Obwohl: Zu meiner Schulzeit (Ende der 70er Jahre DDR) hatte meine Schule ein monatliches Theater-Abo (Teilnahme freiwillig) für die Schüler, für wenig Geld (Geld war bei meinen Eltern oft knapp). Mit einem extra Bus wurden wir in die 14km entfernte Kreisstadt zum Theater gefahren. Theater, Museen, Kino usw. waren insgesamt in der DDR sehr erschwinglich für alle – vielleicht auch ein Grund, dass die DDR wirtschaftliche Probleme hatte?

Am Limit
1 Monat zuvor
Antwortet  Dejott

Für alle gleich schlechte Chancen? – Das finde ich nicht erstrebenswert!

Unfassbar
1 Monat zuvor
Antwortet  Am Limit

Das Schulsystem sorgt aber leider dafür.

Arno
1 Monat zuvor
Antwortet  Dejott

Wo ist nachgewiesen, dass die Ganztagsschule irgendwas größeres bewirkt? Und gibt es in den Ländern mit obligatorischer Ganztagsschule denn die Chancengleichheit? Dazu gehören z.B. Frankreich und Großübritannien.

DerDip
1 Monat zuvor
Antwortet  Arno

Eine hundertprozentige Chancengleichheit wird es NIEMALS geben.

Meiner Meinung nach sind wir der Chancengleichheit sehr nahe, es gibt aber Grenzen.

Die Durchlässigkeit unseres Systems ist ja schon Recht gut. Nur werden gewisse Werte und auch Veranlagungen von Generation zu Generation weiter gegeben.

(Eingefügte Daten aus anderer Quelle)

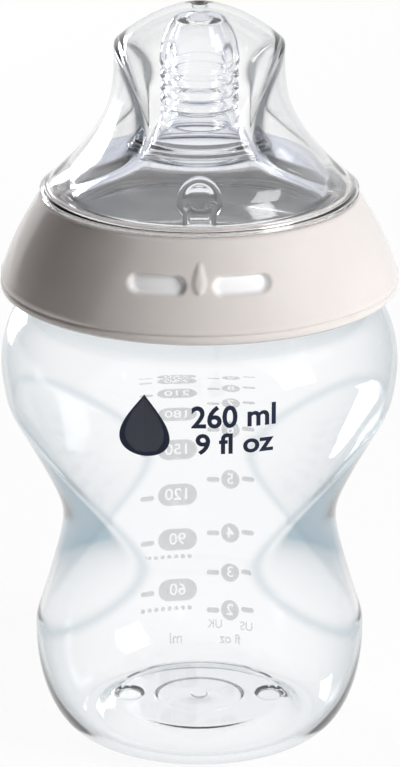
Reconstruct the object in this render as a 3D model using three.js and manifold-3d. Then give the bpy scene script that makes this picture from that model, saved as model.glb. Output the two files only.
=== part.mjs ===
// Wide-neck baby bottle: clear bottle with side grips, silicone teat with its air valve,
// screw ring and clear hood. Millimetres, +Z up. The origin is the centre of the foot,
// and the front of the bottle faces -Y.
import * as THREE from 'three';
import { mergeVertices } from 'three/addons/utils/BufferGeometryUtils.js';
import Module from 'manifold-3d';

const wasm = await Module();
wasm.setup();

// ---------------------------------------------------------------- driving dimensions

// Bottle
const footRadius = 22.8;        // outer edge of the flat contact ring
const footWidth = 3.4;          // width of the contact ring
const baseRise = 3.0;           // how far the middle of the base is pushed up
const lobeRadius = 31.6;        // widest part of the lower half
const lobeHeight = 19;
const waistRadius = 31.8;       // at the front and back, between the grips
const waistHeight = 44.2;
const shoulderRadius = 37.4;
const shoulderHeight = 73.5;
const bodyHeight = 87.2;        // foot to the root of the neck
const bottleWall = 1.2;

// Side grips of the bottle: two scoops, each an arc seen from above
const gripHalfWidth = 26.3;     // axis to the deepest line of a grip
const gripReach = 10.8;         // how far past the axis the centre of the arc lies
const gripBlend = 6;            // length over which the two slopes meet
const gripSlopeAbove = 0.58;
const gripSlopeBelow = 0.33;

// Neck and its thread
const neckRadius = 27.6;
const neckWall = 1.6;
const neckHeight = 14.2;
const threadPitch = 4;
const threadDepth = 1.1;
const threadTurns = 1.25;
const threadRootWidth = 2.0;
const threadCrestWidth = 1.0;
const threadDrop = 4.6;         // neck rim to the top end of the thread
const threadBite = 0.4;         // how far a thread is sunk into its wall
const threadGap = 0.4;          // radial clearance of the threads

// Screw ring
const ringGap = 0.8;            // shoulder root to the bottom edge of the ring
const ringFlare = 7.3;          // bottom band past the top edge
const ringTopLand = 0.8;        // top edge past the threaded bore
const ringBandHeight = 3.3;
const ringBandStep = 0.35;
const ringSkirtWall = 1.5;
const ringThreadWall = 1.6;
const ringTopThickness = 2.05;
const ringLipInset = 1.0;       // hole in the top, inside the outside of the neck
const ringBulge = 1.15;         // how far the skirt swells past a straight cone
const grooveTopDrop = 7.2;      // ring top to the top of the groove between its two walls
const snapLipHeight = 1.3;      // lip that the hood snaps over
const snapLipWall = 1.2;
const snapGap = 0.5;            // lip to the inside of the hood's rim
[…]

Wenn man alle Ungerechtigkeiten zwanghaft ausgleichen möchte, führt das zwangsläufig zu neuen Ungerechtigkeiten. Die DDR war hierfür ein gutes Beispiel. Dort wurden Kinder aus Arbeiterfamilien bei der Bildung Gegenüber Kindern aus Akademikerfamilien bevorzugt. Im Grunde war es klare Diskriminierung. So enden viele Versuche von politischen Systemen, die Gleichheit erzwingen wollen.

Lisa
1 Monat zuvor
Antwortet  Arno

Es gibt nie Chancengleichheit, weil wir nicht alle gleich sind. Aber die Unterstützung, die in Deutschland vom Elternhaus gefordert wird, ist hierzulande größer als in anderen Staaten.

Cuibono
1 Monat zuvor
Antwortet  Dejott

Ah, weil es in vielen Ländern wie Frankreich, USA, GB u.a. ja mit den Ganztagsschulen durchaus Bildungserfolg vom Elternhaus entkoppelt ist. Oder schauen wir nach Berlin: hier gab es schon immer einen Hort nach der Schule – und Berlin ist ja nun wirklich vorbildlich. 🙂

DerDip
1 Monat zuvor
Antwortet  Cuibono

Interessant, dass sie Frankreich nennen. Meines Wissens gibt es gerade dort die Elite Hochschulen, auf die die Oberschicht ihre Kinder schickt und deren Absolventen fast alle relevanten Posten in Politik und Wirtschaft belegen.

Pädagogische Fachkraft
1 Monat zuvor
Antwortet  DerDip

Ich glaube, Sie haben die Ironie von Cuibono nicht bemerkt…
Spätestens bei Berlin mit seinen ‚Erfolgen‘ durch massenhafte Ganztagsbetreuung sollte der Groschen fallen.

Tigerente
1 Monat zuvor

Wie auch sonst ist die große Frage wohl, was überwiegt, die elterliche Erziehung oder die genetische Veranlagung? Ist es die elterliche Erziehung (auch passiv als einfach nur Vorleben), die die Kinder so macht, wie sie sind? Und sind die Eltern durch ihre Eltern so geworden, wie sie sind? Aber wenn die Eltern sehr unterschiedlich sind? Wie wird dann das Kind? Wenn Mutti eine ganz liebe ist und Vati ein ganz strenger? Wenn Mutti fromm ist und Vati ein „Schürzenjäger“? Wenn Mutti FDP wählt und Vati die AfD?

Wie immer ist es wohl ein Wechselspiel aus allem: Vorleben, Erziehen, Veranlagung. Und dann kommt im zunehmenden Alter ja noch der Freundeskreis dazu. Wie oft haben sich da schon Einstellungen und Verhalten der lieben Kleinen radikal gewandelt?!?

Lisa
1 Monat zuvor

Das Ergebnis sollte demnach sein, mehr niedrigschwellige Angebote zu schaffen. Das ist jedoch nicht gratis zu haben.